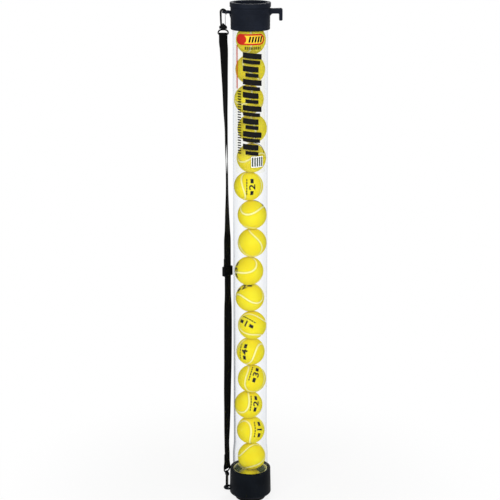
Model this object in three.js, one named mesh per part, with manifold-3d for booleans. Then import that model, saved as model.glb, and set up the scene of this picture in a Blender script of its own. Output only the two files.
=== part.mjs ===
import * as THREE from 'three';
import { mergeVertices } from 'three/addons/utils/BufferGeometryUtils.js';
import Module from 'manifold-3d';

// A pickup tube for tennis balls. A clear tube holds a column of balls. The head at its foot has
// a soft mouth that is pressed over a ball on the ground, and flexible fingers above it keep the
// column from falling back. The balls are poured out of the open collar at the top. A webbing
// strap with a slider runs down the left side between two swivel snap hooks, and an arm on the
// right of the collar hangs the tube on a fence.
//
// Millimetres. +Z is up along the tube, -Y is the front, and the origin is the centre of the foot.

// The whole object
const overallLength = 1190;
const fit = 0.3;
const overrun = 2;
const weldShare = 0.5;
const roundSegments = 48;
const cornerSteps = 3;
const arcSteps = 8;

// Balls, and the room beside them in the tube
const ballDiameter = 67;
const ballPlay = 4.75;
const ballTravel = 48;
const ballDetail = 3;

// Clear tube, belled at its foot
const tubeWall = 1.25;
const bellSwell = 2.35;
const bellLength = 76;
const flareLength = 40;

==

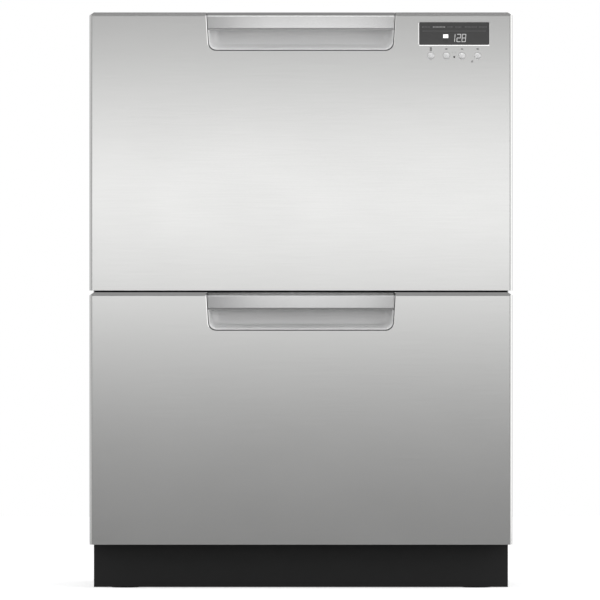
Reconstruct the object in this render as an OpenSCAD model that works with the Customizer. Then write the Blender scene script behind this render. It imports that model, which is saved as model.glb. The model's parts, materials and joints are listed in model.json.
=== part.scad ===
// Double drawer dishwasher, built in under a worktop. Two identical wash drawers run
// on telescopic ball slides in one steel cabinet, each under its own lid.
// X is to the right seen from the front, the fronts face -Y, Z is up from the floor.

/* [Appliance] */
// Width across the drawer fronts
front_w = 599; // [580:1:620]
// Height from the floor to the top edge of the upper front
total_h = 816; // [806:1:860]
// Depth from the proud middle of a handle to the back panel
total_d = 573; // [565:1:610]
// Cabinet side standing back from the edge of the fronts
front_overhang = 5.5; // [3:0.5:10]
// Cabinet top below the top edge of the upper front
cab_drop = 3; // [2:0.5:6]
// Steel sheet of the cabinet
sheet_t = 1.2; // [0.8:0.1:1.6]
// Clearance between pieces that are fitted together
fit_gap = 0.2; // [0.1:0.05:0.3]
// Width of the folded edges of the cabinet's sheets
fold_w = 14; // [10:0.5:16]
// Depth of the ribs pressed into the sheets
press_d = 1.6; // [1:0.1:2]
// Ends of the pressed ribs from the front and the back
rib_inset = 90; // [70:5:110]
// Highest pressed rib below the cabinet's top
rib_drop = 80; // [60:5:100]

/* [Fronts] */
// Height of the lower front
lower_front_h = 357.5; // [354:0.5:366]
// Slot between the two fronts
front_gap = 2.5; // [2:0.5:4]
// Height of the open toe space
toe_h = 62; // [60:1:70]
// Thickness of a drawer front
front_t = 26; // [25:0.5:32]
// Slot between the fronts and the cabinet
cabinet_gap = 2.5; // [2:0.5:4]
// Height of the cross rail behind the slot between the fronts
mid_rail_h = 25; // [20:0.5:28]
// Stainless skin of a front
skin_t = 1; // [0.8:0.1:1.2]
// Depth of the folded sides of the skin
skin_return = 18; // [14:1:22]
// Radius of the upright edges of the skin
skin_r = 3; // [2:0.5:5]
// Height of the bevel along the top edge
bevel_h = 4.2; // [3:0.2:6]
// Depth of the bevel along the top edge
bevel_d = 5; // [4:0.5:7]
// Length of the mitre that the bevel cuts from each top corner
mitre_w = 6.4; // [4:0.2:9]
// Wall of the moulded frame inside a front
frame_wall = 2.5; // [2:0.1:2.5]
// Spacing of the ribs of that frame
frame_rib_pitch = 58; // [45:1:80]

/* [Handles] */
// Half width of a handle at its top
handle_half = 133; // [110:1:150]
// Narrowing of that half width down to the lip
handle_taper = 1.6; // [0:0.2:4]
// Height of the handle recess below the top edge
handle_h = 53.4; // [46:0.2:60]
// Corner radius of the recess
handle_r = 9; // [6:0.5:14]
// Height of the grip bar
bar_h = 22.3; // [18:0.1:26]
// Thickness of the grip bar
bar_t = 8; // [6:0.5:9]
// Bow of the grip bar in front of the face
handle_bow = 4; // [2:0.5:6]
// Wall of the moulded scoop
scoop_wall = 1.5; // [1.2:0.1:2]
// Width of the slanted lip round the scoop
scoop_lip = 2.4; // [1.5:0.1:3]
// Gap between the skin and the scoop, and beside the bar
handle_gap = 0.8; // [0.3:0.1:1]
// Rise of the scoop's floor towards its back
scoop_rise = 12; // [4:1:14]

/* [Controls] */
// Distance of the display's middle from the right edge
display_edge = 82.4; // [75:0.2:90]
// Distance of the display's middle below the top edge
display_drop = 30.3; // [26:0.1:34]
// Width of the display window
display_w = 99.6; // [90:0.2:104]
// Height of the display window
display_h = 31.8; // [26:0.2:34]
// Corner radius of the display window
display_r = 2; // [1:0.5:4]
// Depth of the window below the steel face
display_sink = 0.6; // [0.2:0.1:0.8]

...

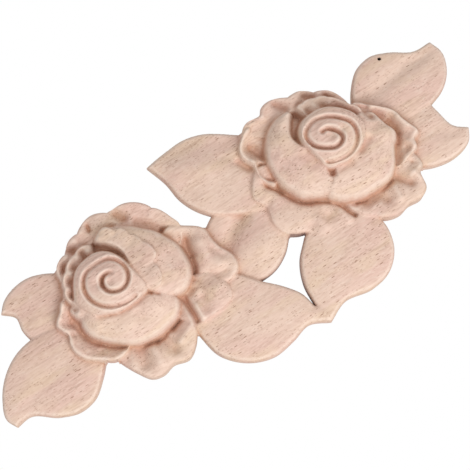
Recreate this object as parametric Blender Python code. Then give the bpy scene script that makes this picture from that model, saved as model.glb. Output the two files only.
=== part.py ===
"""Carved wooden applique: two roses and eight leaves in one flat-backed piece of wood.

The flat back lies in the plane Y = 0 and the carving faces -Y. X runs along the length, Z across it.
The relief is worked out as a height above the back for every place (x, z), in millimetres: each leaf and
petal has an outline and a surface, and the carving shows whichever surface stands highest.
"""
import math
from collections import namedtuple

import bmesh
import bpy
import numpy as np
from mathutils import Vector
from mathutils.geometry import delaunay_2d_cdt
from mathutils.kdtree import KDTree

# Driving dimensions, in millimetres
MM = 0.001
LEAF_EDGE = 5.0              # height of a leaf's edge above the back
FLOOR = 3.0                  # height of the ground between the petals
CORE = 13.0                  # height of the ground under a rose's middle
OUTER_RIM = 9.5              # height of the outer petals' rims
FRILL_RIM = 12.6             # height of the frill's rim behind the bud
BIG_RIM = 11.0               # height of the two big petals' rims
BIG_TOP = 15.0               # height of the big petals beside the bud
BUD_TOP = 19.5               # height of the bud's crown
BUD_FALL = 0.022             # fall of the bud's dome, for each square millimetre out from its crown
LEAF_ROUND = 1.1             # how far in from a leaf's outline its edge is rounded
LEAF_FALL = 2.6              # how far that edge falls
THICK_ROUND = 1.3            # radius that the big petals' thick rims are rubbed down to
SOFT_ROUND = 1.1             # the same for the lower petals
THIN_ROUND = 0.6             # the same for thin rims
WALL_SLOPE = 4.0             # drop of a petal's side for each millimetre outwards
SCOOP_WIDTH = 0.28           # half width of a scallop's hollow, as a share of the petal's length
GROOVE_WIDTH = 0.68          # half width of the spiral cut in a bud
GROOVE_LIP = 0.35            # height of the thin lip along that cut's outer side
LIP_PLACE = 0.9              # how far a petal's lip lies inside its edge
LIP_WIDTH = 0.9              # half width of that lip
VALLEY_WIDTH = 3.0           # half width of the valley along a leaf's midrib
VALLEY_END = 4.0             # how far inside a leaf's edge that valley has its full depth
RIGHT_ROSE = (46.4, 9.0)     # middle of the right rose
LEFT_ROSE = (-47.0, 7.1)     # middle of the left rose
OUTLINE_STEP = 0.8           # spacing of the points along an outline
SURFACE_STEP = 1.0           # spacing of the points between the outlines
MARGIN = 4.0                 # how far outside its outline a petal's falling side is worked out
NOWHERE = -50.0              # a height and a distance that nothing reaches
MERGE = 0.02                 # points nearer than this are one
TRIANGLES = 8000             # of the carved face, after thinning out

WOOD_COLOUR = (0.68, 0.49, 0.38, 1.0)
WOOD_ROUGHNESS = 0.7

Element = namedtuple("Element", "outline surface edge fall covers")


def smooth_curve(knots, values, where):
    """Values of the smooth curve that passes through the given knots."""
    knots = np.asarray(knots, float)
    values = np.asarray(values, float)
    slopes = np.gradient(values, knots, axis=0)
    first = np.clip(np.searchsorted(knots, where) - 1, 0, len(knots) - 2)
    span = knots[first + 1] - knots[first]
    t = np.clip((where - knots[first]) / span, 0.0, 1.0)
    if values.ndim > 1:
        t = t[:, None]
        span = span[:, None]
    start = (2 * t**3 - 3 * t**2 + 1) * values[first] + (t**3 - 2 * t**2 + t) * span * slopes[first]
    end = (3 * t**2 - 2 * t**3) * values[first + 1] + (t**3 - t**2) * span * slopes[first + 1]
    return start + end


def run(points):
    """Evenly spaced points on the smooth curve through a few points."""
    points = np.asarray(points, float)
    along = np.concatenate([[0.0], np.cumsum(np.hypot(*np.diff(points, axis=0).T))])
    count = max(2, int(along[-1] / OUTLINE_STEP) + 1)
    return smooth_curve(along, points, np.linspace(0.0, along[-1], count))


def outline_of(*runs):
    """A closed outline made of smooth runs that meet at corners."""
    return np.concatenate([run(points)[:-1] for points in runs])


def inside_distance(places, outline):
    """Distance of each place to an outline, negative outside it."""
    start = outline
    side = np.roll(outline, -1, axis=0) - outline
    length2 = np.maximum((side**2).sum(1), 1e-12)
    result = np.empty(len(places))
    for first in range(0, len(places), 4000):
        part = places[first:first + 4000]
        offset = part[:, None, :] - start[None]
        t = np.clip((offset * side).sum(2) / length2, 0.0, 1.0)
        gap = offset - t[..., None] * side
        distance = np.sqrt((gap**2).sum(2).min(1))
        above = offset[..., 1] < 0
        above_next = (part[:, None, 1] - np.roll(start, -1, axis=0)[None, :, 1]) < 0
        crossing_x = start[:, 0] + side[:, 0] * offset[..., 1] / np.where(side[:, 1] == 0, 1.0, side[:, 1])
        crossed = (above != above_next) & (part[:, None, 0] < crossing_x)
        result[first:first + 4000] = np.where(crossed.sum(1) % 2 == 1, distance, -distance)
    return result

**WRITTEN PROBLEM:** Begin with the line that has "Recreate this object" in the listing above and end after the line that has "from mathutils.kdtree import KDTree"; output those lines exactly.

**FINAL RESULT:**
Recreate this object as parametric Blender Python code. Then give the bpy scene script that makes this picture from that model, saved as model.glb. Output the two files only.
=== part.py ===
"""Carved wooden applique: two roses and eight leaves in one flat-backed piece of wood.

The flat back lies in the plane Y = 0 and the carving faces -Y. X runs along the length, Z across it.
The relief is worked out as a height above the back for every place (x, z), in millimetres: each leaf and
petal has an outline and a surface, and the carving shows whichever surface stands highest.
"""
import math
from collections import namedtuple

import bmesh
import bpy
import numpy as np
from mathutils import Vector
from mathutils.geometry import delaunay_2d_cdt
from mathutils.kdtree import KDTree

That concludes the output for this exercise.